Chapter 19: Legal Things Every Entrepreneur Should Know

Intellectual Property

Even if you pay for code written by someone else, you don’t own the code unless you get whoever wrote the code to sign a document saying that the code was “work for hire.” The exact words are critical.

VCs won’t invest in companies where there are IP issues.

Be careful who you are talking to, and be careful who you work with.

Patents

A patent provides a company with a 20- year monopoly over making, using, or selling an invention.

It’s also costly and long to make, and requires you from disclosing everything you have discovered.

Trademarks

A trademark gives a company a legal mechanism to protect a distinctive name, symbol, or tagline that identifies a company as the owner of a product or service.

Employment Issues

The most common lawsuits come from employment issues.

Here’s how to avoid them.

  1. Make sure that everyone you hire is an at-will employee.
  2. Decide on the severance terms. Eg: if you fire someone, you may give them more equity as compensation.
  3. Get a good lawyer.

Founders’ Stock

There is no such thing as a founder’s stock. Common stock is issued to founders and preferred stock, to investors.
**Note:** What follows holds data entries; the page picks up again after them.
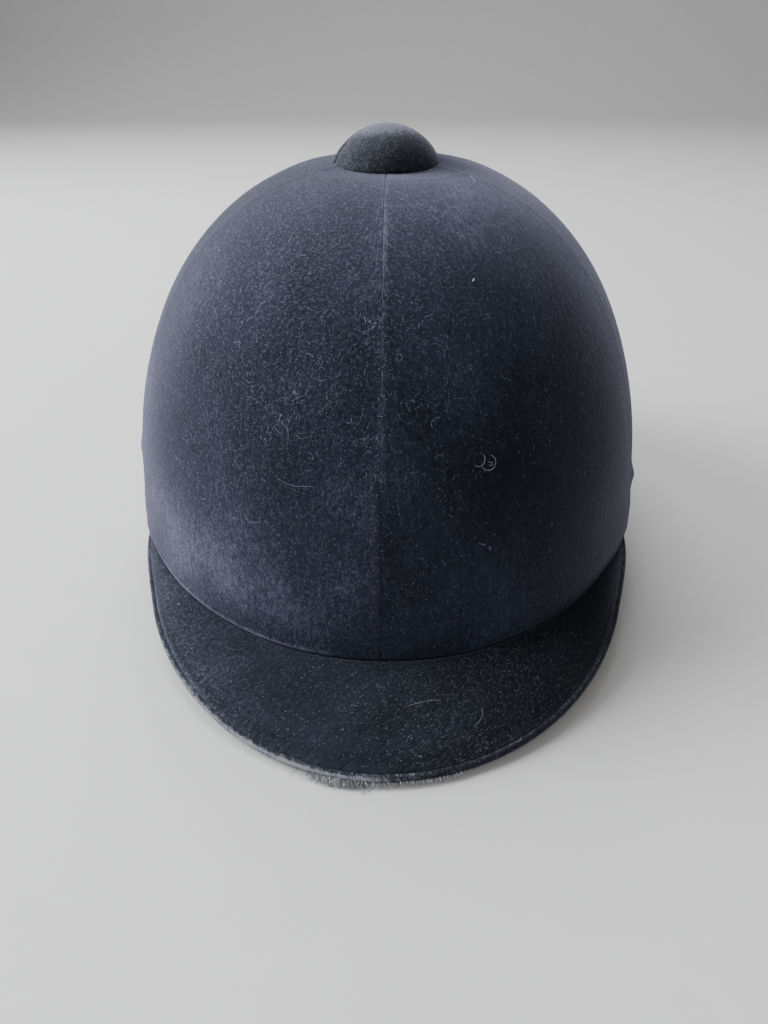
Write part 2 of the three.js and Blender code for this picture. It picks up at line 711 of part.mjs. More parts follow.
function addChinCup() {
  const halfLength = 24;
  const back = CHIN_Y - STRAP_THICKNESS / 2 - 0.4;
  const front = (x, thickness) => back - thickness - 2 * (x / halfLength) ** 2;
  const xs = azimuths(-halfLength, halfLength, 10);
  const crescent = (near, far, z) =>
    prism([...xs.map((x) => new THREE.Vector2(x, near(x))), ...xs.map((x) => new THREE.Vector2(-x, far(x)))], z);
  const plate = crescent((x) => front(x, 2.5), () => back, [1.5, 24.5]);
  const loopX = 16;
  const loops = [-loopX, loopX].map((x) => box([x - 2.5, x + 2.5], [back - 0.5, 76.5], [1.7, 20.3]));
  const passages = [-loopX, loopX].map((x) => box([x - 4, x + 4], [back, 75.1], [3.1, 18.9]));
  add("chin_cup", cut(join(plate, ...loops), ...passages), PLASTIC, harness);
  const pad = crescent((x) => front(x, 7.8), (x) => front(x, 2.8), [2.5, 23.5]);
  add("chin_cup_pad", pad, SOFT_FOAM, harness);
}

// ---- Rear bow ----

function addBow() {
  const ribbon = 0.8;
  [LEFT, RIGHT].forEach((side) => {
    const outline = new THREE.Path()
      .moveTo(3.8, 127)
      .bezierCurveTo(12, 127, 20, 125, 25, 125.2)
      .bezierCurveTo(29, 126, 28, 129.4, 23, 129.4)
      .bezierCurveTo(17, 129.6, 10, 130.8, 3.8, 129.6);
    const line = outline.getPoints(6).map((point) => new THREE.Vector2(side * point.x, point.y));
    add(`bow_loop_${sideName(side)}`, prism(ribbonOutline(line, ribbon), [7, 19]), RIBBON);
    const tailPoints = [[0.4, 5.7], [5.5, 5.7], [12.5, 1.6], [9.5, 0.6], [6, 0.8]];
    const tailShape = tailPoints.map(([x, z]) => new THREE.Vector2(side * x, z));
    const tailRibbon = prism(tailShape, [0, ribbon]).rotateX(Math.PI / 2).translate(0, 127.4, 0);
    add(`bow_tail_${sideName(side)}`, tailRibbon, RIBBON);
  });
  const knotPoints = [[-3.2, 126.4], [3.2, 126.4], [3.2, 130.2], [1.8, 131.4], [-1.8, 131.4], [-3.2, 130.2]];
  const knot = prism(knotPoints.map(([x, y]) => new THREE.Vector2(x, y)), [6, 20]);
  add("bow_knot", knot, RIBBON);
}

addShell();
addVelvet();
addLiner();
addRimTrim();
addInterior();
addButton();
addPeak();
addHangers();
addStraps();
addBuckle();
addSlider();
addChinCup();
addBow();

// The origin is the middle of the footprint, on the surface that the hat stands on.
const extent = new THREE.Box3().setFromObject(hat);
hat.position.y = -(extent.min.y + extent.max.y) / 2;

export default hat;
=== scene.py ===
"""A velvet riding hat: its cloth, seams, lint, lining and harness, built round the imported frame.

Lengths below are in millimetres, in the hat's own plan: +Z up, the peak along -Y, the wearer's
left along +X, and the crown's axis at x = y = 0. Meshes are made in metres, moved by ORIGIN to
the row's frame.
"""
import math

import bmesh
import bpy
import numpy as np
from mathutils import Matrix, Vector


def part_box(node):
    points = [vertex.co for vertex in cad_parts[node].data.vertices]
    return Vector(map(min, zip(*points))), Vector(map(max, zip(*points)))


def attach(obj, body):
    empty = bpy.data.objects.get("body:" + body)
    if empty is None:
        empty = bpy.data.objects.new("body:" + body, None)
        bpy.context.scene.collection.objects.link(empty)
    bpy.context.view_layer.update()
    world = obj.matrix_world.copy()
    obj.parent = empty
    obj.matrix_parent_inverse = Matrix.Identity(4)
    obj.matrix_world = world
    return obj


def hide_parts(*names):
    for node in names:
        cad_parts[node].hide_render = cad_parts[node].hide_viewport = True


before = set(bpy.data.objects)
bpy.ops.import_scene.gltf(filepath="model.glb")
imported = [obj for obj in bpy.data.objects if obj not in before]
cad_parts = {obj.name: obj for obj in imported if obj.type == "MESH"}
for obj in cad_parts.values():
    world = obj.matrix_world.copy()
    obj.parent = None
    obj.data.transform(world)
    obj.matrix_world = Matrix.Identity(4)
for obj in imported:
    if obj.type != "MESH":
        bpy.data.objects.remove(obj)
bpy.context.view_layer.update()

MM = 0.001
button_low, button_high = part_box("button_cover")
ORIGIN = np.array([0.0, (button_low.y + button_high.y) / 2, 0.0])  # the crown's axis

# ---- Dimensions, mm ----

# The crown is a superellipse in plan and in profile, widest a little above the rim.
HALF_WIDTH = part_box("velvet_side_left")[1].x / MM
FRONT_REACH = 116.4  # from the axis
REAR_REACH = 125.5
PLAN_POWER = 2.3
WIDEST_Z = 16.8
CROWN_TOP = 152.0
CROWN_RISE = CROWN_TOP - WIDEST_Z
ROUND_POWER = 2.57
RISE_POWER = 2.38
RIM_TUCK = 0.1  # the share it narrows by, TUCK_DROP below its widest line
TUCK_DROP = 60.0

# The rim is low in front, high at the sides and on the ground at the rear.
RIM_FRONT_Z = 6.0
RIM_SIDE_Z = 22.0
SIDE_START = 70.0  # degrees from the front
SIDE_END = 115.0
REAR_START = 156.0
TRIM_HEIGHT = 1.2
TRIM_STITCHES = (4.4, 20.2)  # depths of the rim trim's two rows of stitches

SEAMS = (-180, -120, -60, 0, 60, 120, 180)  # azimuths of the crown's seams, degrees
SEAM_ROLL = {"middle": 0.42, "side": 0.24}
HEM_ROLL = 1.1
VELVET_THICKNESS = 1.0
COVER_THICKNESS = 0.9  # the velvet over the peak and the button
SEAM_END = 0.978  # station where the panels stop, under the button
BUTTON_SINK = 1.3  # how far the button is pulled down into the padding
BUTTON_TUCK = math.radians(285.5)  # where its cloth is tucked, on the wearer's right

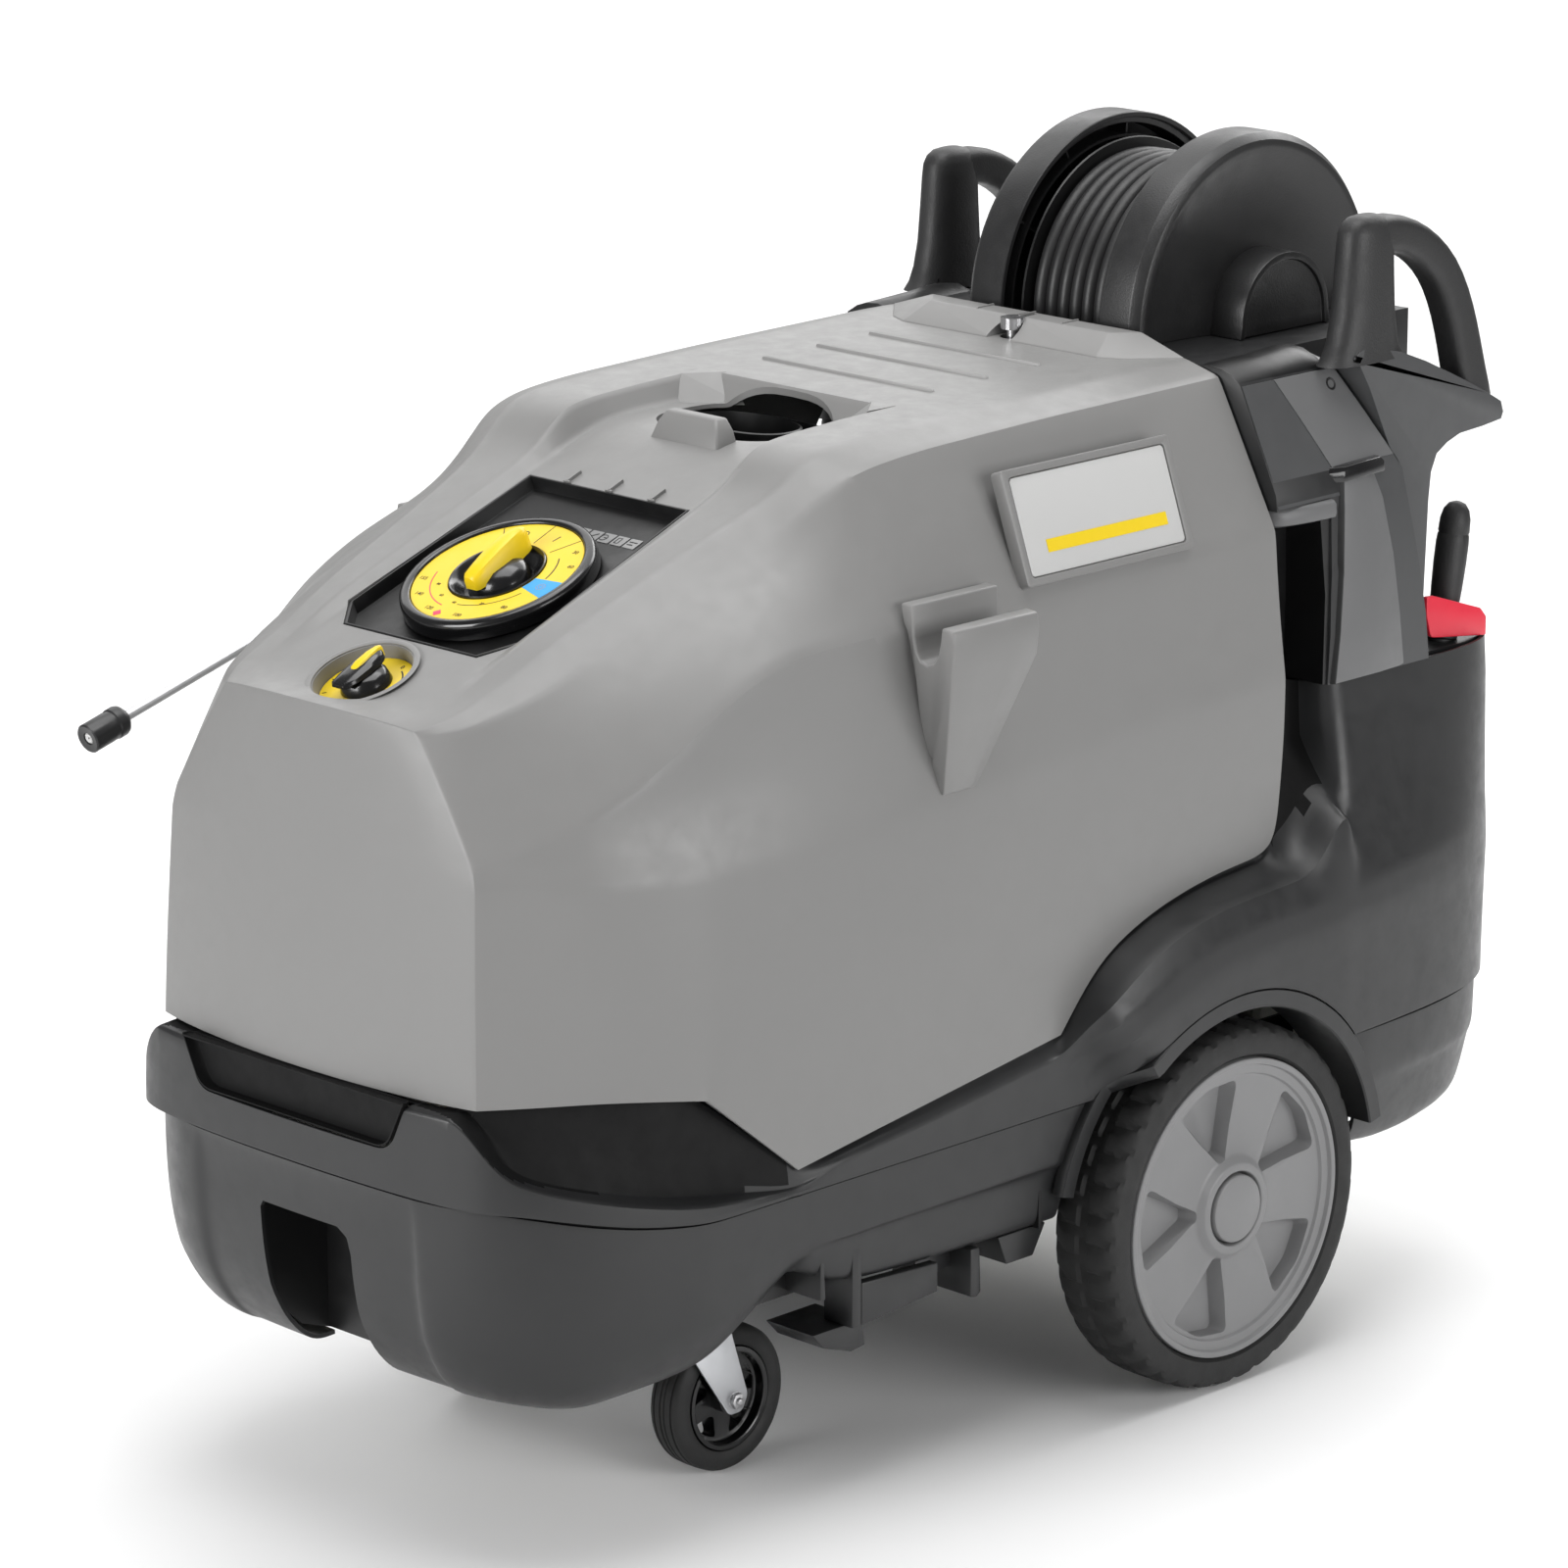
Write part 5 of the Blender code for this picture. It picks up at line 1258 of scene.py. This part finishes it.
# ---------------------------------------------------------------- rear body, handles, reel

REAR_WALL = [(.600, .3130), (.700, .3140), (.760, .3120), (.845, .3030), (.944, .2560), (1.00, .2300)]


def rear_wall_x(z):
    """Half width of the upper rear moulding."""
    return lerp_table(REAR_WALL, z)


def wall_panel(name, side, rows, lift, depth=.006):
    """Thin panel lying on the leaning side wall; each row is (z, y start, y end)."""
    rings = []
    for z, y0, y1 in rows:
        x = rear_wall_x(z)
        rings.append([(side * (x - depth), y0, z), (side * (x - depth), y1, z), (side * (x + lift), y1, z),
                      (side * (x + lift), y0, z)])
    return add_mesh(name, loft(rings))


def build_rear_body(look):
    """Upper rear moulding with the reel well, then the pieces on its sides."""
    half = [(.150, .953), (.2140, .9565), (.2330, .9545), (.2465, .9500), (.2560, .9440), (.3030, .8450),
            (.3120, .7600), (.3140, .7000), (.3130, SHELF + .0006)]
    section = [(-x, z) for x, z in reversed(half)] + half
    body = add_mesh("rear_body_shell", plate("XZ", section, .2985, .700))
    tub = [(.20, .60), (.20, 1.0), (.667, 1.0), (.667, .900), (.640, .760), (.600, .60)]
    cut(body, plate("YZ", tub, -.50, .50), operation="INTERSECT")
    tools = []
    for side in (-1, 1):
        outside = [(.3800, 1.1), (.3960, .975), (.4210, .9600), (.4420, .9260), (.4800, .8520),
                   (.5110, .6920), (.5170, .55), (.80, .55), (.80, 1.1)]
        tools.append(side_plate(side, outside, .205, .50))
        pocket = [(.285, .55), (.285, .8220), (.2950, .8300), (.3700, .8300), (.3760, .8240),
                  (.3700, .7400), (.3640, SHELF - .1)]
        tools.append(side_plate(side, pocket, .258, .40))
        tools.append(side_block(side, (.1550, .5850, SHELF + .004), (.50, .80, 1.10)))
    tools.append(plate("XZ", [(-.150, .55), (.150, .55), (.150, .949), (-.150, .949)], .303, .594))
    tools.append(rod((-.0636, REEL_Y, REEL_Z), (.0636, REEL_Y, REEL_Z), .162, 72))
    cut(body, *tools)
    bevelled(body, .0022, 2, 40)
    finish_piece(body, look["shell"], "machine", ("rear_body",), angle=36)
    for side, label in SIDES:
        build_rear_side(side, label, look)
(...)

Founders stock = common stock issued at a very low price to a founder.

Make sure the stock is vested so that if one founder leaves the company, they don’t take it all with them.

Compensating Service Providers

You can give them stock, but make sure for it to be vested so that the company is incentivized to keep on working with you.

You can otherwise, also give these companies options on your stocks.